So I will apologize right now if I am a little all over the place. It’s been a lovely weekend overall. One full of friends and lively conversation, good food and even dancing! 🙂
One of my best female friends, J, planned a party. A formal black and red party at a local beerhall. The rules – must wear formal attire – in black or red, and no drama or attitudes from anyone in attendance. 🙂 So I dragged my other girl (R) out. It was nice to get all gussied up and go out. It’s something I don’t do very often, although I have a feeling that will change now that J has successfully managed to get me to attend. 🙂 Here’s pics of R and J and myself that night. 🙂 R and I had a blast, 2 single ladies without a care in the world. We ate oysters and mussels and just enjoyed being out.
It was good for me to attend. I’m still coming back out of my shell. And truthfully, this time of year, I don’t usually come out of my shell much at all. But Saturday was fun and gave me a much needed boost of energy, I danced and sang and made some new friends and caught up with some old friends. Tonight, I spent the evening with my daughter cooking good food and watching a movie she picked out before my son came home from his dads house.
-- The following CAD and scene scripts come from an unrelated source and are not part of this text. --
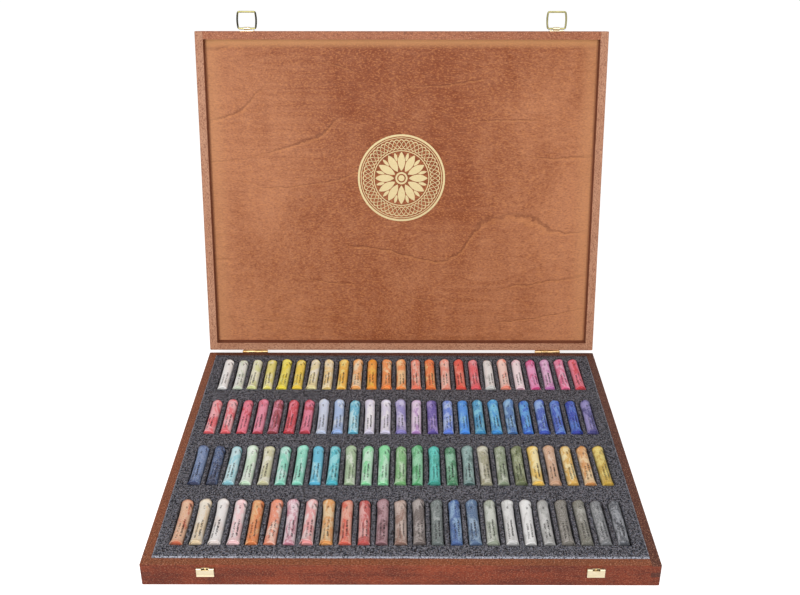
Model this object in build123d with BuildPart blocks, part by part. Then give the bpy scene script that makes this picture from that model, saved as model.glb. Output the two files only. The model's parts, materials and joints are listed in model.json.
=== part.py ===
from build123d import *

import os
from math import asin, atan, cos, degrees, hypot, radians, sin, sqrt, tan

# A hinged wooden case of artists' pastels, standing open.
#
# The base is a shallow tray of four finger-jointed walls and a plywood bottom. It holds a foam pad
# and, on it, a die-cut foam insert with rows of pockets, one for each pastel. The lid is a shallower
# tray of the same joints, carried by two stop hinges on the rear wall. Two wire loops on the lid's
# front rail swing down over hooked keepers on the base.
#
# Lengths are in millimetres. X runs along the case, -Y is the front and +Z is up. The origin is the
# centre of the base's underside. The lid stands at its open stop.

os.makedirs("parts", exist_ok=True)

# ---------------------------------------------------------------- case
case_width = 545.0
case_depth = 440.0
wall = 10.5
base_height = 27.0
lid_height = 18.5
open_angle = 102.0  # between the two rims when the lid rests on its stop
parting_gap = 0.4  # between the two rims when the lid is shut
corner_round = 1.2  # the upright corners
edge_round = 0.5  # the long outer edges

# Corner fingers, counted from the sawn rim: the side walls own the rim and every side_finger.
rim_finger = 1.0
finger_space = 8.5
side_finger = 6.0
last_space = 2.0  # the least that the front and back walls keep at the far edge

# Plywood panels, let into rabbets in the walls.
base_panel_thickness = 4.0
lid_panel_thickness = 4.0
panel_seat = 5.0

# ---------------------------------------------------------------- foam and pastels
foam_gap = 0.3  # all round, inside the walls
foam_above_rim = 1.5
insert_thickness = 10.5
# From the foam's edges to the middles of the outermost columns and rows.
foam_side_margin = 21.7
foam_rear_margin = 51.5
foam_front_margin = 56.8
row_count = 4
group_count = 5
sticks_in_group = 5
stick_diameter = 12.0
stick_length = 72.0
stick_edge = 0.6
paper_thickness = 0.4
paper_length = 70.0
pocket_play = 1.5  # each side of the paper
pocket_end_play = 2.0  # each end of the stick
pocket_corner = 3.0
seat_gap = 0.2  # under a stick

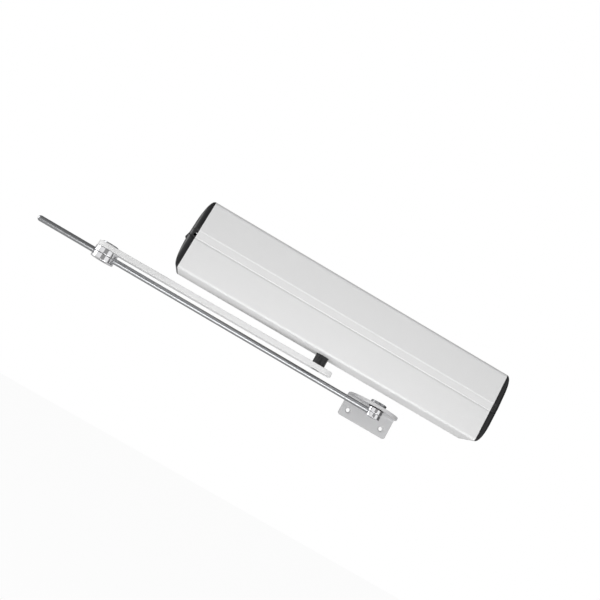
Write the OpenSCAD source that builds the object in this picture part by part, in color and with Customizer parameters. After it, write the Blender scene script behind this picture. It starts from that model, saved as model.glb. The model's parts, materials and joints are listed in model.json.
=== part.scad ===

Ben has been on my brain this week. Actually – there’s a lot that’s been on my brain this week. Things that have been rattling around in there range from Ben and his birthday anniversary that is coming up, to love and relationships, friendships, and just life in general. Had someone told me 10 years ago, that this is where I’d be… I would have never believed it. Any change or turn along my path, and things would be different. I wouldn’t trade it, I know that things happen for a reason. I’m ok with it… well – ok that’s not quite the right way to word it either – I accept it. That’s enough. Every year – around this time, I make a pact to myself – that I will not make any major decisions (if I can help it), in the months of Oct – Dec. Grief is a funny thing – and I’ve learned my lesson in this respect. In most cases – I can hold off until the new year on most things. Patience is something I’ve learned to channel at this time of year. I miss my son. Weird to miss some one that you only had for a short while. And even tho it’s certainly been long enough – I still think on him and wonder.
I gave R some advice this weekend. She was wrestling with her feelings about a man. She knew she was falling in love, but didn’t want to be the first person to say it. She’s loved him for a very long time. I told her something my Nana told me when I was young. If you feel love – you should speak it. It cannot be held for very long on the tongue. And if you express it… you have a better chance of working past that strange anxious feeling that you get before you’ve said it to someone for the first time- because if it is returned, then something new can grow and blossom. And if the love is not returned, then now you know and can move forward and move on. It’s funny – as a teenager or even in my twenties… I didn’t put much stock in Nana’s advice… but looking back now – I couldn’t agree with her more. I’ve always said I don’t say I love you to hear it back… I say it to make sure they know. That’s enough.
I’m going to start planning my next vacation. I will probably go in April 2017 time frame. I’d like to disappear for a week. I haven’t decided yet where I want to go. I have an idea of who all I’d like to invite to join me, but we’ll see if they have the desire to vacation with me. 🙂 I want to explore and get away. Travel has most certainly had an enormous impact in my life, and I look forward to being able to continue to experience it. I think my next trip will likely be a cruise, as it’s something I have not done yet. My instinct says I won’t like it as much as I enjoy traveling as a local – but I want to experience it regardless. It’s something Nana and Granddad would do when I was younger. I remember them telling me stories and showing me pictures from all their many excursions. Or try on the jewelry that was often purchased on these trips. I’d picture the ports and destinations, the food and the events that were often a part of their stories. My grandparents truly led amazing lives. 🙂
Can’t travel without a job. I’m trying to not count my chickens – but I am hoping to hear good news on the job front this week. Fingers crossed that I’ll have news either way by Wednesday! 🙂
At the end of the day – I got some news from my mom, that my grandparents aren’t doing very well health-wise. It has me a bit worried and anxious. I know as they continue to get older and older that at some point, I will have to say my good byes to them. But they are mine damn it! Haha. But in all seriousness, I’m not ready to even think about losing them. It makes me sad to think about. Hopefully, things will be just fine and I’ll be allowed to put my head back in the sand on this particular subject. At least for now.
Well – it’s time to get some sleep. Goodnight Neverland. Much love to you!!